Skymark Airlines, a Japanese airline company, shook the whole sky over Japan last month with its release of the service concept. “We offer no extra service. And extra entails a lot of things, but we just don’t offer them. If you have a problem, call the consumer complaint center (not us)” was the bottom line (Zakzak news here, Japanese only). I had something to rant about it, which I’ve forgotten for a while, so here is the cold dish.
I agree, “Safety costs money. Elaborate service costs money. We don’t cut costs on safety but we do with service, and that’s how we make it cheap. If you don’t like it, fly with some other company.” But when Skymark says it, that’s one of the very legitimate reasons why it led to the flaming argument because of the past incident cases of the very airline. Another reason probably is the dissonance when you wonder how the staff who have been trained about safety can remain incompetent in serving customers at some standard level.
I used to work at Mt. Fuji guiding tours, where safety was, just like up in the air, first priority. The last thing you want to do is see customers get hurt, get sick or go missing. So you’d rather be mean and sometimes stop them before the peak, if that’s where the limit is for the customer to fully enjoy it but not beyond the boundaries of capability and safety. But then I noticed, finally, that active and friendly communication led to safety. If you are smiling while guiding, customers can more easily tell you how they are feeling, about their secret chronic disease, or how they can’t wait for a beer. And when the smiley guide tell them with a serious face like, “Typhoon is coming straight towards us. Let’s go back,” that’s easier for them to listen to and follow. I assume the story works about the same in the air.

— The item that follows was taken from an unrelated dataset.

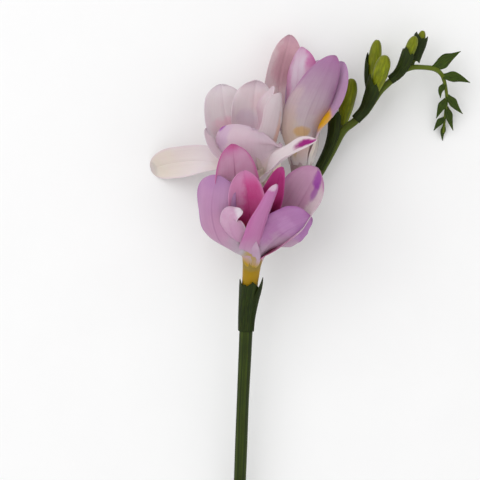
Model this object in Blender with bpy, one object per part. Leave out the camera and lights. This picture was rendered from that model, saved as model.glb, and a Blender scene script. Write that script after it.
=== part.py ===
"""A cut freesia stem laid on a table: stem and rachis, bracts, buds and three open blooms.

Lengths are in millimetres until a mesh is made. The drawing datum is the node that carries the
lowest bloom: X and Y are measured from it in the plane of the table, +Y runs towards the tip of
the spike, and Z is the height above the table. FOOTPRINT_CENTRE moves the finished stem so that
the middle of its footprint is the origin.
"""

import math
from collections import namedtuple

import bmesh
import bpy
import numpy as np

MM = 0.001
UP = np.array([0.0, 0.0, 1.0])

FOOTPRINT_CENTRE = (24.5, -41.1, 0.0)
BLADE = 0.64
GAP = 0.3
WALL = 0.8
FLOOR = 0.55
STAMEN_REACH = 3.0
TOOTH_SLOPE = 0.3

# The stem and its rachis, from the cut end to the tip: x, y, z, radius.
STEM_ROUTE = [
    (-8.4, -181.0, 2.5, 2.65),
    (-6.6, -140.0, 5.6, 2.55),
    (-4.3, -90.0, 9.6, 2.5),
    (-3.0, -55.0, 12.8, 2.5),
    (-2.0, -33.0, 15.0, 2.6),
    (-1.3, -18.0, 16.8, 2.75),
    (-0.4, -9.5, 17.2, 2.6),
    (1.5, -1.0, 14.2, 2.1),
    (3.4, 6.0, 11.0, 1.95),
    (9.6, 17.0, 7.6, 1.9),
    (17.6, 25.0, 6.0, 1.9),
    (23.0, 33.5, 6.4, 1.85),
    (28.4, 41.5, 8.4, 1.8),
    (33.2, 50.0, 10.4, 1.75),
    (37.6, 58.0, 12.4, 1.65),
    (42.2, 61.8, 13.6, 1.55),
    (46.6, 65.6, 14.2, 1.5),
    (49.8, 70.2, 14.6, 1.5),
    (53.0, 74.6, 15.0, 1.4),
    (57.4, 78.6, 15.4, 1.3),
    (61.2, 82.0, 15.8, 1.25),
    (65.4, 83.7, 15.4, 1.1),
    (70.0, 83.9, 14.2, 1.0),
    (74.8, 83.4, 12.6, 1.05),
    (77.8, 81.4, 11.0, 0.9),
    (79.3, 78.0, 9.2, 0.75),
    (80.3, 73.0, 7.0, 0.65),
    (80.2, 68.0, 5.0, 0.6),
    (79.7, 62.0, 3.0, 0.5),
    (79.4, 58.0, 1.8, 0.45),
]
STEM_SIDES = 10
STEM_RINGS = 46

Petal = namedtuple("Petal", "azimuth route width widest cup twist point")
Bloom = namedtuple("Bloom", "name base throat radii flare root_angle petals")

# Each petal: azimuth round the tube (0 faces up from the table, 90 is the right of the spike),
# the route of its mid-rib past the throat, its half width along the surface, where along it
# that is, the half-angles of its cup at the middle and the tip, its twist in degrees, and how
# blunt its tip is.
BLOOM_A = Bloom(
    "bloom_a",
    base=(-0.1, -4.6, 20.2),
    throat=(1.1, 8.0, 26.6),
    radii=(3.2, 4.2),
    flare=1.5,
    root_angle=54.0,
    petals=[
        Petal(308, [(-6.6, 9.6, 30.0), (-12.4, 14.6, 32.4), (-15.0, 26.0, 34.5),
                    (-13.0, 39.4, 36.8)],
              9.6, 0.55, (46, 34), 24, 6.0),
        Petal(195, [(-3.2, 18.0, 26.4), (-5.6, 36.0, 31.6), (-6.8, 51.8, 36.5)], 9.8, 0.6, (38, 34),
              0, 2.4),
        Petal(176, [(0.4, 17.0, 29.0), (-0.6, 29.0, 34.5), (-2.4, 41.4, 40.0)], 8.8, 0.6, (54, 44),
              0, 2.4),
        Petal(332, [(-3.4, 11.5, 34.5), (-7.2, 17.4, 39.2), (-7.8, 23.4, 42.2), (-3.2, 25.6, 43.2)],
              7.0, 0.4, (46, 20), 0, 1.6),
        Petal(18, [(3.2, 12.5, 35.4), (6.0, 23.0, 42.2), (10.4, 35.6, 47.0)], 8.2, 0.4, (46, 38),
              40, 1.9),
        Petal(108, [(10.6, 14.0, 28.5), (19.8, 28.6, 33.0), (27.0, 42.0, 37.6)], 10.6, 0.7,
              (36, 24), 30, 2.4),
        Petal(60, [(7.4, 12.0, 34.0), (13.6, 17.2, 38.0), (19.8, 20.6, 39.6), (24.2, 22.6, 39.8)],
              9.8, 0.6, (32, 26), -58, 2.8),
        Petal(146, [(4.6, 16.5, 29.4), (8.8, 29.0, 35.2), (12.8, 42.6, 41.4)], 6.4, 0.5, (48, 36),
              0, 1.8),
    ],
)
BLOOM_B = Bloom(
    "bloom_b",
    base=(8.6, 21.4, 12.6),
    throat=(4.0, 40.6, 19.4),
    radii=(1.9, 4.4),
    flare=1.5,
    root_angle=50.0,
    petals=[
        Petal(350, [(0.2, 46.0, 27.4), (-2.4, 54.0, 31.0), (-3.6, 61.0, 31.0)], 15.6, 0.52,
              (58, 50), 0, 3.2),
        Petal(78, [(8.0, 48.0, 23.6), (10.4, 60.0, 27.2), (12.4, 72.4, 28.0)], 8.4, 0.56, (46, 40),
              -30, 2.6),
        Petal(116, [(6.0, 50.0, 20.0), (7.4, 62.0, 21.6), (9.0, 75.6, 23.0)], 6.2, 0.62, (40, 36),
              0, 2.4),
        Petal(182, [(2.4, 51.0, 16.6), (1.4, 65.0, 17.0), (2.4, 78.4, 18.0)], 9.8, 0.66, (40, 30),
              0, 2.4),
        Petal(226, [(-2.4, 50.0, 16.6), (-9.6, 63.0, 15.6), (-11.4, 76.8, 16.0)], 11.4, 0.62,
              (40, 30), -24, 2.6),
        Petal(270, [(-5.6, 46.2, 20.8), (-12.4, 52.4, 21.0), (-17.6, 58.8, 21.0)], 10.2, 0.56,
              (38, 30), -34, 2.4),
        Petal(290, [(-5.2, 43.4, 21.0), (-18.6, 46.0, 17.4), (-31.0, 45.6, 6.4),
                    (-40.6, 43.4, -1.6)],
              6.8, 0.72, (36, 30), -62, 2.4),
        Petal(48, [(5.4, 37.8, 25.6), (10.6, 44.0, 31.0), (18.8, 50.2, 35.0), (26.4, 53.4, 37.0)],
              5.6, 0.5, (56, 44), 30, 2.0),
    ],
)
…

I think, personally, it will be an important strategy in Japan to get rid of extra smiley service in pursuit of price competitiveness. But I also feel that this incident may delay it. Some economist called this kind of service “emotional labor,” on the assumption that providing services that way itself is a cost factor. In Japan, on the other hand, service equals free, just like safety and water are said to be considered so. Or, the notion of emotional labor can be replaced with issues like work ethics or personal capability. So there is no wonder that the launch of this policy stirred it up so bad.

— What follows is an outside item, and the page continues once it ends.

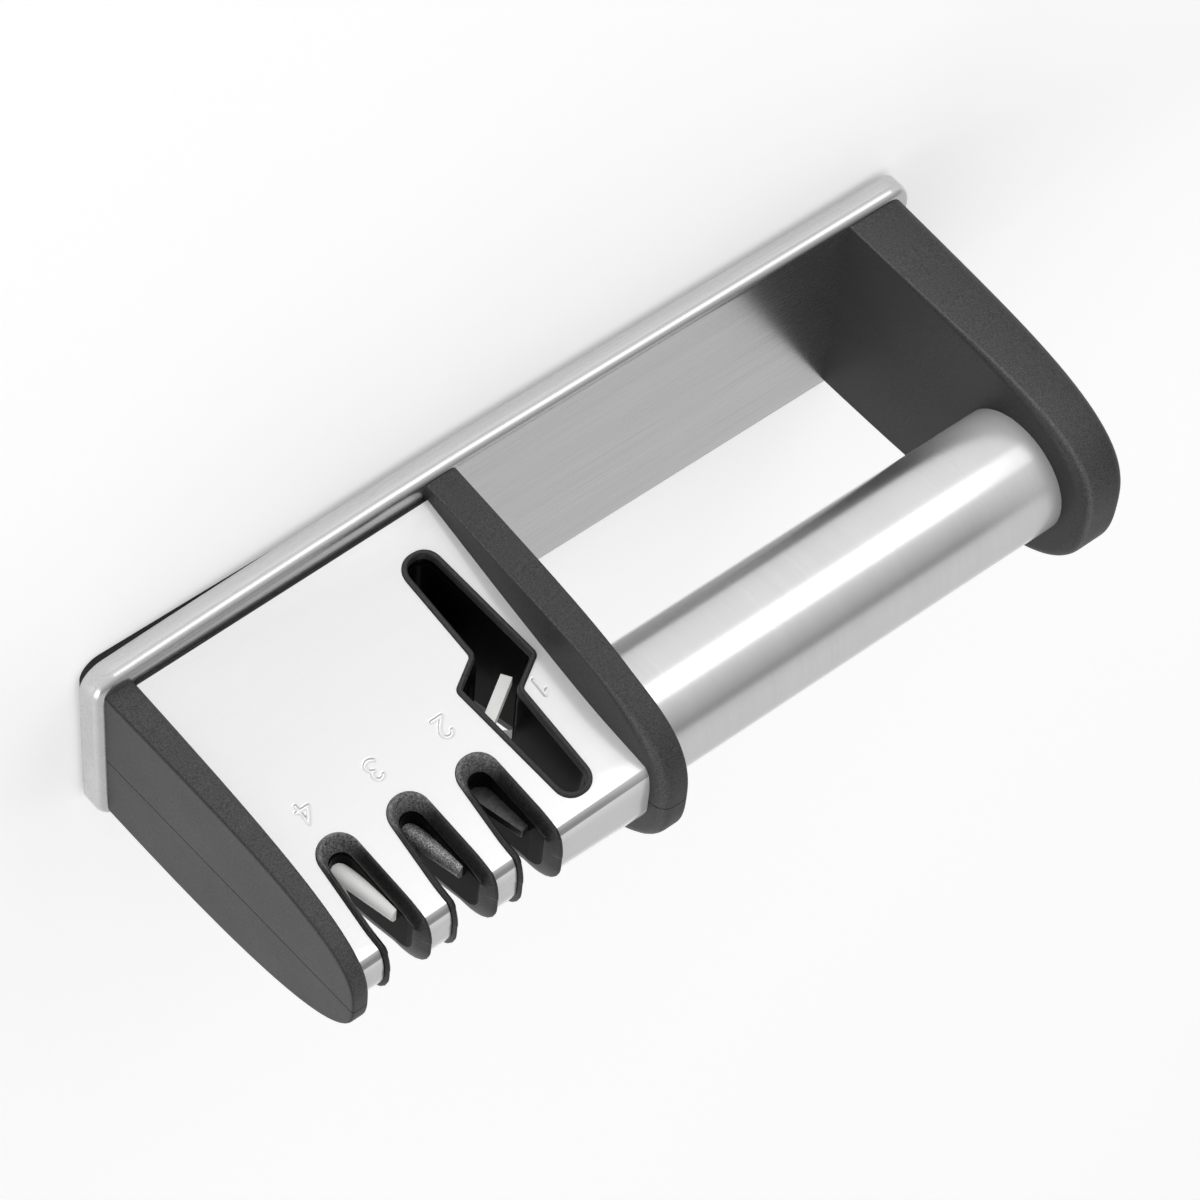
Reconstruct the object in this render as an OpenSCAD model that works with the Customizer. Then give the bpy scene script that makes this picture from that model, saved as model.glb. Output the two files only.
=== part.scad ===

Fast forward my random thoughts and here is the conclusion, my wild hypothesis: Isn’t this a stepping stone laid down by Skymark so that it can hire foreign staff who don’s speak Japanese?

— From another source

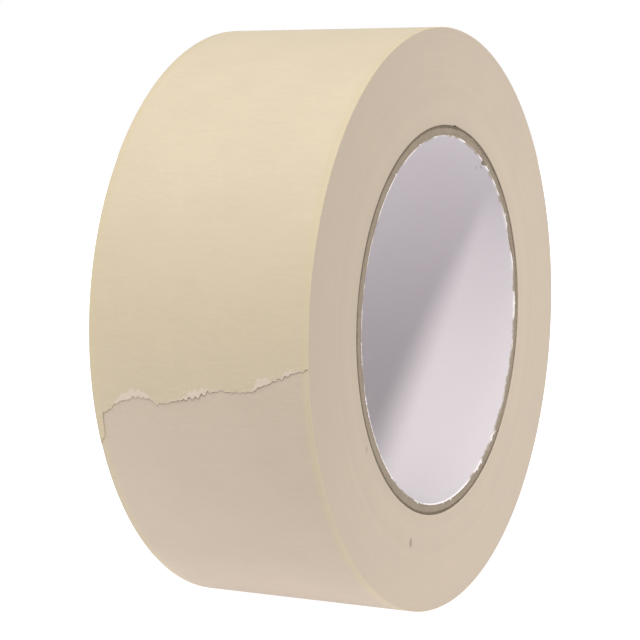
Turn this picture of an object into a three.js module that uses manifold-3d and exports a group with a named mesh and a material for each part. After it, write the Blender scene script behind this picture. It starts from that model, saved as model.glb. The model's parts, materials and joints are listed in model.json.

That almost completes the puzzle. If they hire those who have experience in airlines in cheaper countries, the running cost of labor as well as cost for the training period can be cut. These workers will have had some safety education, and there’s no problem if they don’t speak much Japanese. Bingo.
If you ask me if I’d ride, well yes, I’d like to give it a shot, as long as it’s safe.
By the way, the policy of North Shore Products is more like this: “Rather than sweating out on emotional labor, we proudly offer the greatest products and experiences. However we end up having the smile anyway, because we love what we are doing.”